The movie tells the story of Don, a 19 year-old, and his journey from his evangelical Christian roots in Texas to the anti-God and anti-religious world of Reed College in Portland, Oregon.
The film's satirical swipes at Christianity brought lots of laughter from the audience, including from me, but then, about midway, a shift in tone occurred, when Don finally meets an actual committed Christian at Reed, and not a closeted one.
Penny, the "out" Christian, goes to church--apparently to an Episcopal Church--takes her faith in Christ seriously, and strives to live the life of love that Jesus lives and teaches as the way to life in abundance. Penny spends her Christmas break working with refugees in Kashmir.
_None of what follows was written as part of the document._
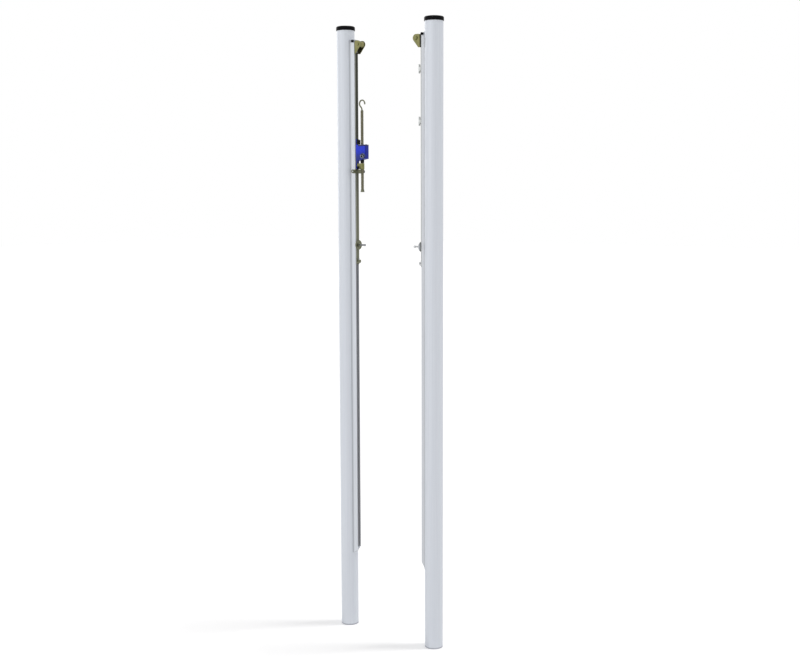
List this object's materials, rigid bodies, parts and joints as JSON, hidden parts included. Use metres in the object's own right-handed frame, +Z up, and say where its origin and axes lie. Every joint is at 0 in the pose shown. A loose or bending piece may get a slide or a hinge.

She shows Don that it is possible to be a Christian authentically and with integrity, despite Don't own personal experience: Don has just learned that his mother is pregnant by his home church's married youth pastor, who had been his friend. Now, he sees for himself the hypocrisy of the supposedly religious and has all the more reason to join in the rejection of Christianity, so popular among the other college students.
Toward the end of the film, Don has an epiphany, aided by the loving witness of Penny. It takes place in a mock confessional, part of a week on campus of mock-everything-that-is-holy. He realizes that his mother is human, that she needs his love. Love is what true religion is about. Not condemning others who fail to love, but taking responsibility and loving others, as he had been taught for all those years in church.
"Blue Like Jazz" critiques both the wrongs of Christianity and the wrongs of secularism. It takes a lot of punches, too. In the latter case, secularists ridicule what they don't understand and reject what challenges their secure world view--that science, for instance, is the sole source of meaning and value. There's a terrific scene in the film where an atheist and a theist debate, Does God exist? Yes, he does, I could almost hear Don say.
More significantly, those who reject and condemn faith might do so because of deep hurt and disappointment. This is the case for the Pope, Don's friend at Reed, who has been chosen by the students to speak for God for the year. Ironically, the Pope is an atheist and is vehement in his attacks on God, Christianity, the church, and especially on the Roman Catholic Church, because as a child, he was raped by a priest in the sacristy. (The Pope and Don put a giant condom on a church steeple and post a sign that says, "Don't reproduce.")
I understand the Pope--of the film, that is. (The other one is a complete mystery to me.) In the Roman Catholic Church of my childhood and adolescence, I experienced deep and lasting physical and emotional abuse, although, thank God, never sexual abuse. As a consequence, I have great sympathy, even empathy, for people who have been hurt deeply by religious people--people who were supposed to show others the love of God in Jesus, but who hurt them instead. I understand why they reject the abusive institution. (Jesus knows something about being abused--crucified, actually--by religious people.) One reason I am a priest is to try to show others that God is love. To give God and his followers a good name.
At the end of the film, Don has come to reconsider his rejection of Christianity. Now, he's the new Pope, succeeding his friend. He speaks for God now. Don sits in his mock confessional, listening to the old Pope tell of the abuse he suffered in that sacristy, and Don says, "I'm sorry." And he goes on saying, "I'm sorry" for God to everyone who visits him in the confessional and has a story of hurt to tell.
Yes, Christians have done stupid and cruel things, and will likely go on doing them, because we're tragically flawed--imperfect. Don realizes this truth. He sees his own sin, I think.
Sinners though we are, God goes on loving all of us and hoping that one day we'll understand who God is--love; God tried to get that message across in his son. God goes on hoping that one day, even today, we'll start to live the way he wants us to live, which is the way of radical unconditional love.
God doesn't want to be blue forever, because of what we people who believe in him do to one another and to others. God thinks the best of us, that one day, we his children, will make God proud.
While the secularists at the movie version of Reed College and elsewhere sneer at all things and all people religious, this is one Christian who will go on trying to do his best for Christ, with the Spirit helping me; and saying, with Don, "I'm sorry" for my and others sins of omission and commission.
Sounds like a very interesting movie. Thanks for sharing this review and reflection.